In Store Flu Shots ARE HERE!
for the 2023-2024 Flu Season
Now available at Randol Mill Pharmacy!
Medicare Filing Available
You are welcome to print out our Vaccine Administration Consent Form prior to your visit to save time. Please bring the completed form with you.
What is a FLU SHOT?
The “flu shot” is an inactivated vaccine (containing killed virus) that is given with a needle, usually in the arm. The flu shot is approved for use in people older than 6 months, including healthy people and people with chronic medical conditions.
Who Should Get Vaccinated?
In general, anyone who wants to reduce their chances of getting the flu can get vaccinated. However, it is recommended by ACIP that certain people should get vaccinated each year. They are either people who are at high risk of having serious flu complications or people who live with or care for those at high risk for serious complications. During flu seasons when vaccine supplies are limited or delayed, ACIP makes recommendations regarding priority groups for vaccination.
People who should get vaccinated each year are:
- People at high risk for complications from the flu, including:
- Children aged 6 months until their 5th birthday,
- Pregnant women,
- People 50 years of age and older, and
- People of any age with certain chronic medical conditions;
- People who live in nursing homes and other long term care facilities.
- People who live with or care for those at high risk for complications from flu, including:
- Household contacts of persons at high risk for complications from the flu (see above)
- Household contacts and out of home caregivers of children less than 6 months of age (these children are too young to be vaccinated)
- Healthcare workers.
Who Should Not Be Vaccinated?
There are some people who should not be vaccinated without first consulting a physician. These include
- People who have a severe allergy to chicken eggs.
- People who have had a severe reaction to an influenza vaccination in the past.
- People who developed Guillain-Barré syndrome (GBS) within 6 weeks of getting an influenza vaccine previously.
- Influenza vaccine is not approved for use in children less than 6 months of age.
- People who have a moderate or severe illness with a fever should wait to get vaccinated until their symptoms lessen.
Vaccine Side Effects (What to Expect)?
Different side effects can be associated with the flu shot.

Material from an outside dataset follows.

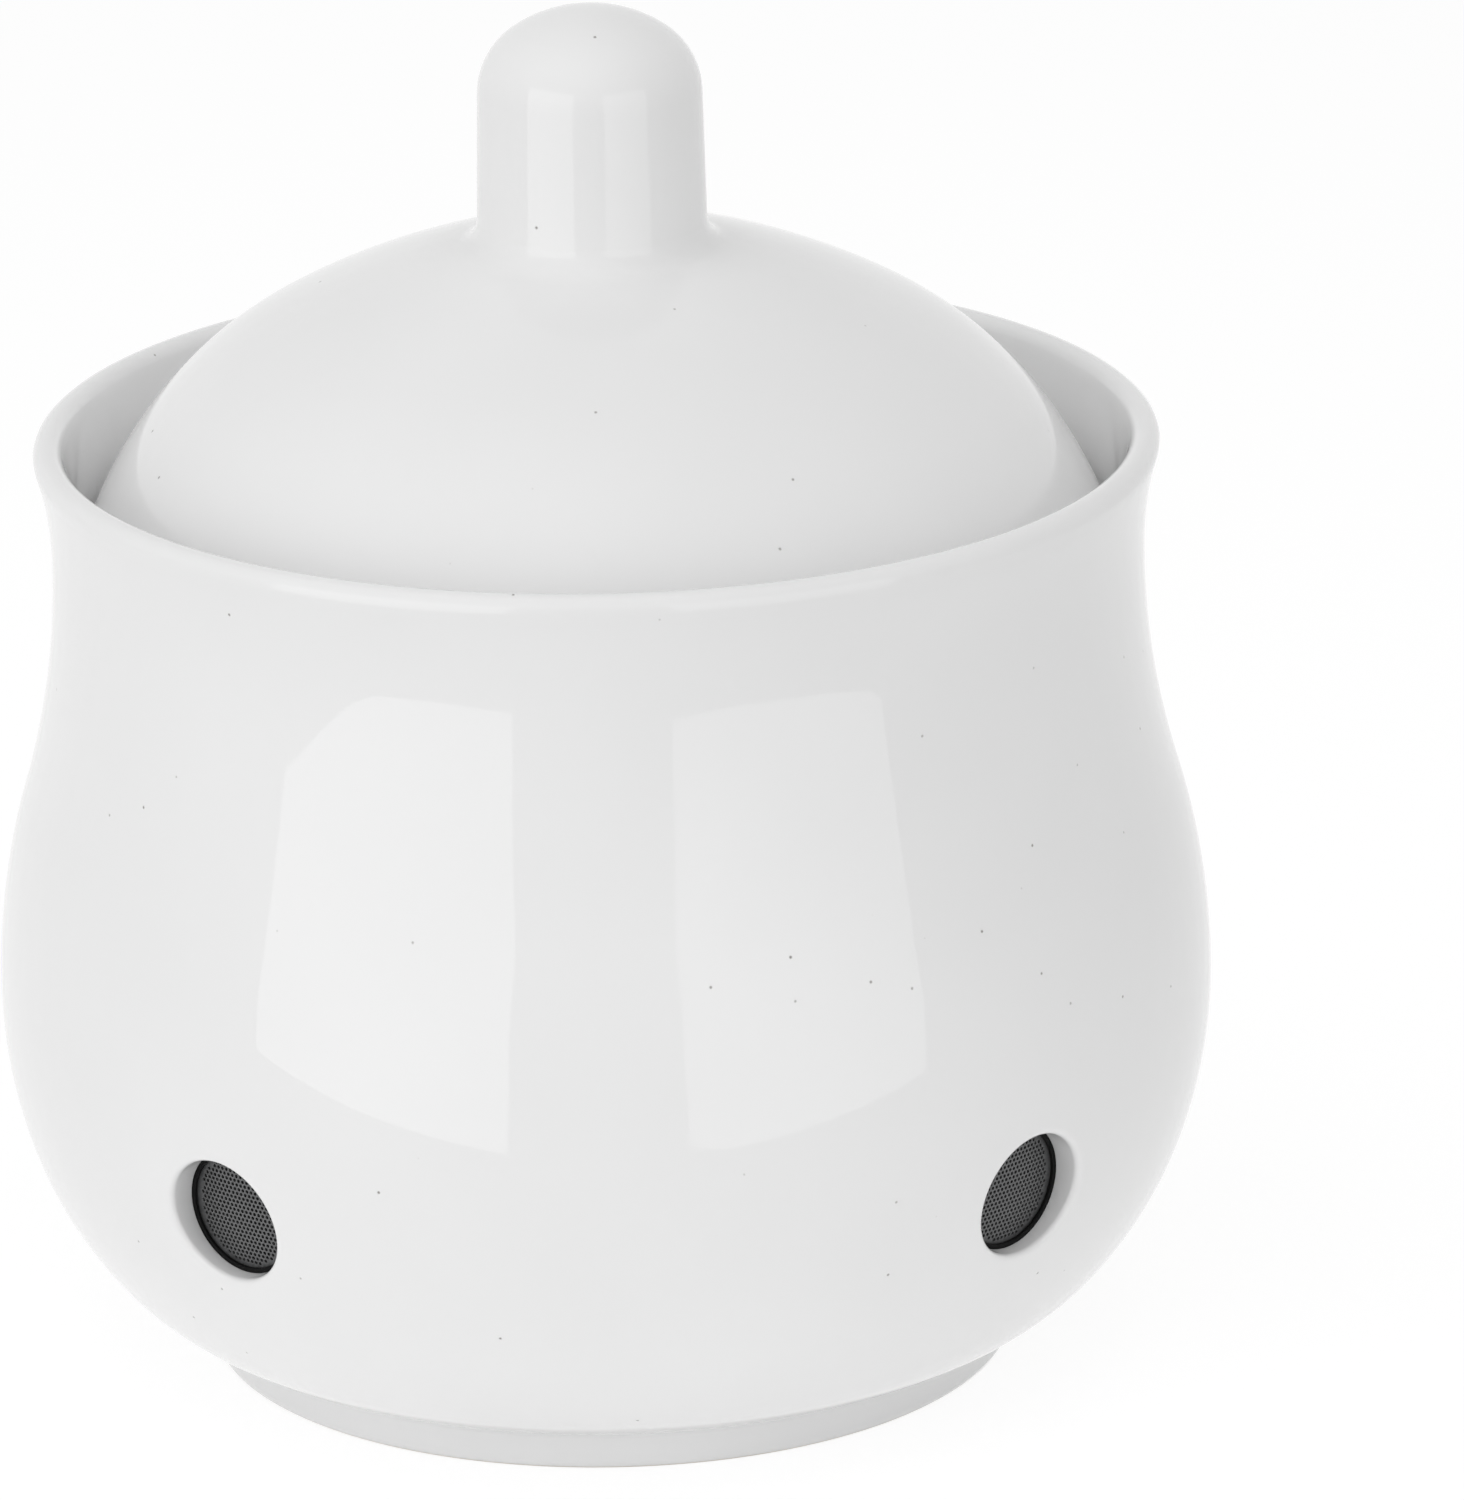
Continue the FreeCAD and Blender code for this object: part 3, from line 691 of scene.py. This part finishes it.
def node(tree, kind, inputs=None, **settings):
    """Adds a node, with its settings and with values or links on its inputs."""
    made = tree.nodes.new(kind)
    for name, value in settings.items():
        setattr(made, name, value)
    for key, value in (inputs or {}).items():
        socket = made.inputs[key]
        if isinstance(value, bpy.types.NodeSocket):
            tree.links.new(value, socket)
        else:
            socket.default_value = value
    return made


FLOAT = "NodeSocketFloat"
COLOR = "NodeSocketColor"
SKIN = {"Color": COLOR, "Roughness": FLOAT, "Height": FLOAT}


def new_group(name, inputs):
    """A node group that gives a skin, with its sockets and its input and output nodes."""
    group = bpy.data.node_groups.new(name, "ShaderNodeTree")
    for direction, sockets in (("INPUT", inputs), ("OUTPUT", SKIN)):
        for label, kind in sockets.items():
            group.interface.new_socket(label, in_out=direction, socket_type=kind)
    return group, group.nodes.new("NodeGroupInput"), group.nodes.new("NodeGroupOutput")


def noise(tree, place, scale, detail):
    made = node(tree, "ShaderNodeTexNoise", {"Vector": place, "Scale": scale, "Detail": detail})
    return made.outputs["Fac"]


def spread(tree, value, given_range, wanted_range):
    """Carries a value from one range over to another."""
    made = node(tree, "ShaderNodeMapRange", {
        "Value": value, "From Min": given_range[0], "From Max": given_range[1],
        "To Min": wanted_range[0], "To Max": wanted_range[1]})
    return made.outputs["Result"]


def scaled_color(tree, color, factor):
    made = node(tree, "ShaderNodeVectorMath", {0: color, "Scale": factor}, operation="SCALE")
    return made.outputs["Vector"]


def mixed_color(tree, factor, first, second):
    """The first colour where the factor is 0, and the second where it is 1."""
    made = node(tree, "ShaderNodeMix", data_type="RGBA",
                inputs={"Factor": factor, "A": first, "B": second})
    return made.outputs["Result"]


def glaze_group():
    """Glaze over clay: drifting tone, a slightly uneven skin, pinholes and a bare foot."""
    group, given, out = new_group("Glaze skin", {
        "Glaze": COLOR, "Clay": COLOR, "Pinhole": COLOR, "Roughness": FLOAT,
        "Pinhole Cells": FLOAT, "Pinhole Size": FLOAT, "Bare Below": FLOAT})
    place = node(group, "ShaderNodeTexCoord").outputs["Object"]
    height = node(group, "ShaderNodeSeparateXYZ", {0: place}).outputs["Z"]
    bare = node(group, "ShaderNodeMath", {0: height, 1: given.outputs["Bare Below"]},
                operation="LESS_THAN").outputs["Value"]

    # colour: a drifting tone, then pinholes, then clay under the foot
    tone = spread(group, noise(group, place, *DRIFT), NOISE_RANGE, TONE_RANGE)
    toned = scaled_color(group, given.outputs["Glaze"], tone)
    cells = node(group, "ShaderNodeTexVoronoi", {
        "Vector": place, "Scale": given.outputs["Pinhole Cells"]})
    pit = node(group, "ShaderNodeMapRange", {
        "Value": cells.outputs["Distance"], "From Min": 0.0, "From Max": given.outputs["Pinhole Size"],
        "To Min": 1.0, "To Max": 0.0}, interpolation_type="SMOOTHSTEP").outputs["Result"]
    pitted = mixed_color(group, pit, toned, given.outputs["Pinhole"])
    covered = mixed_color(group, bare, pitted, given.outputs["Clay"])
    group.links.new(covered, out.inputs["Color"])

    # roughness: the glaze's own in soft patches, and more on the clay
    sheen = spread(group, noise(group, place, *PATCHES), NOISE_RANGE, SHEEN_RANGE)
    polish = node(group, "ShaderNodeMath", {0: given.outputs["Roughness"], 1: sheen},
                  operation="MULTIPLY").outputs["Value"]
    rough = node(group, "ShaderNodeMath", {0: bare, 1: CLAY_ROUGHNESS, 2: polish},
                 operation="MULTIPLY_ADD")
    group.links.new(rough.outputs["Value"], out.inputs["Roughness"])

    # height: a slow ripple, grit on the clay and sunk pinholes
    grit = noise(group, place, *GRIT)
    ripple = noise(group, place, *RIPPLE)
    gritty = node(group, "ShaderNodeMath", {0: grit, 1: bare, 2: ripple}, operation="MULTIPLY_ADD")
    sunk = node(group, "ShaderNodeMath", {0: pit, 1: PINHOLE_HEIGHT, 2: gritty.outputs["Value"]},
                operation="MULTIPLY_ADD")
    group.links.new(sunk.outputs["Value"], out.inputs["Height"])
    return group


def grain_group():
    """Fine grain of moulded rubber and of paint on metal."""
    group, given, out = new_group("Fine grain", {"Color": COLOR, "Roughness": FLOAT, "Grain": FLOAT})
    place = node(group, "ShaderNodeTexCoord").outputs["Object"]
    grain = noise(group, place, given.outputs["Grain"], GRAIN_DETAIL)
    shade = spread(group, grain, NOISE_RANGE, GRAIN_RANGE)
    toned = scaled_color(group, given.outputs["Color"], shade)
    rough = node(group, "ShaderNodeMath", {0: given.outputs["Roughness"], 1: shade},
                 operation="MULTIPLY")
    group.links.new(toned, out.inputs["Color"])
    group.links.new(rough.outputs["Value"], out.inputs["Roughness"])
    group.links.new(grain, out.inputs["Height"])
    return group


def surfaced_material(name, group, inputs, bump_depth, plain):
    """A material whose colour, roughness and bump come from a group, and the rest is plain."""
    material = bpy.data.materials.new(name)
    material.use_nodes = True
    tree = material.node_tree
    tree.nodes.clear()
    skin = node(tree, "ShaderNodeGroup", node_tree=group)
    for key, value in inputs.items():
        skin.inputs[key].default_value = value
    bump = node(tree, "ShaderNodeBump", {"Height": skin.outputs["Height"], "Distance": bump_depth})
    surface = node(tree, "ShaderNodeBsdfPrincipled", {
        "Base Color": skin.outputs["Color"], "Roughness": skin.outputs["Roughness"],
        "Normal": bump.outputs["Normal"], **plain})
    node(tree, "ShaderNodeOutputMaterial", {"Surface": surface.outputs["BSDF"]})
    return material


def opaque(colour_value):
    return (*colour_value, 1.0)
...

The flu shot: The viruses in the flu shot are killed (inactivated), so you cannot get the flu from a flu shot. Some minor side effects that could occur are
- Soreness, redness, or swelling where the shot was given
- Fever (low grade)
If these problems occur, they begin soon after the shot and usually last 1 to 2 days. Almost all people who receive influenza vaccine have no serious problems from it. However, on rare occasions, flu vaccination can cause serious problems, such as severe allergic reactions.